Laut der russischen Nachrichtenagentur Ria Novosti sind Frauen in allen Waffengattungen der russischen Streitkräfte tätig und üben insgesamt 150 Berufe aus.
Aus dem Gefängnis direkt in den Krieg
Schoigu erwähne jedoch nicht, dass auch immer mehr Frauen angeworben würden, die als Gefangene in russischen Gefängnissen einsitzen, sagt die in Berlin lebende Menschenrechtsaktivistin Olga Romanowa im Gespräch mit der Deutschen Welle. Ihre Nichtregierungsorganisation "Russland hinter Gittern" hilft Gefangenen, unter anderem durch Rechtsbeistand. Sie ist in Russland gut vernetzt.
Laut "Russland hinter Gittern" wurden die ersten 50 inhaftierten Frauen vor genau einem Jahr in einer Justizvollzugsanstalt in der von Russland annektierten ukrainischen Stadt Luhansk angeworben. In der Folge seien weitere Frauen aus Gefängnissen in Russland für die Front rekrutiert worden, berichtet Romanowa. Inzwischen seien es Tausende.
Soldatinnen als "Opfer der Propaganda"
Anders als Schoigu nennt sie die Frauen nicht "bezaubernde Armee", sondern "Opfer der Propaganda". Sie hätten zum einen moralische Beweggründe, zum anderen reize sie das viele Geld. Zudem würde ihnen nach der Rückkehr aus dem Krieg ihre Strafe erlassen.
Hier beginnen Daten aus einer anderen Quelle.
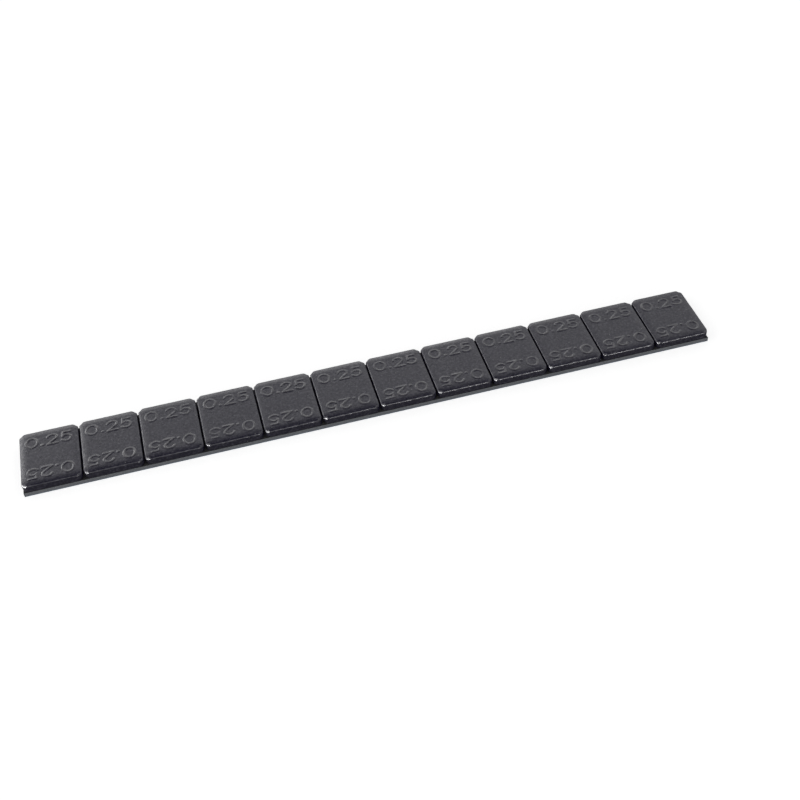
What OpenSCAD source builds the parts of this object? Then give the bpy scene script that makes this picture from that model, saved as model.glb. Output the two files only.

Auch männliche Strafgefangene würden zahlreich für die Front angeworben, so Romanowa. Im Gegensatz zu den Männern, die eher pragmatisch denken würden, seien viele Frauen jedoch fest davon überzeugt, dass sie mit ihrem Kampfeinsatz ihrem Heimatland in einer schwierigen Zeit helfen: "Für sie ist das die Chance, ihr Leben neu zu beginnen und eines Tages zu ihren Familien als besserer Mensch zurückzukehren, und als Heldin mit Geld."
Zu Frauen, die nicht aus Gefängnissen, sondern freiwillig an die Front gehen, hat Romanowa keinen persönlichen Kontakt. Sie vermutet, dass die meisten von ihnen entweder ihren Männern an die Front folgten oder "aus den Organen der Staatsmacht" kämen, allen voran der Polizei. Sie würden einen "Goldregen sehen, der plötzlich auf sie niederprasselt," mutmaßt die Aktivistin.
Gleichberechtigung im negativsten Sinne
Auf die Frage, was das verstärkte Anwerben von Frauen über den Zustand russischer Streitkräfte aussagt, stellt Romanowa mit bitterer Ironie fest: "Wenn ich die Zustände in den russischen Gefängnissen oder an der Front nicht kennen würde, würde ich von der Gleichberechtigung zwischen Mann und Frau sprechen. Selbstverständlich aber werden diese Frauen als Kanonenfutter benutzt. In dieser Hinsicht sind sie dann in der Tat den Männern gleichgestellt."
Romanowa hofft, dass sich am Ende viele Frauen gegen den Krieg und eine "falsch verstandene Liebe zur Heimat" entscheiden.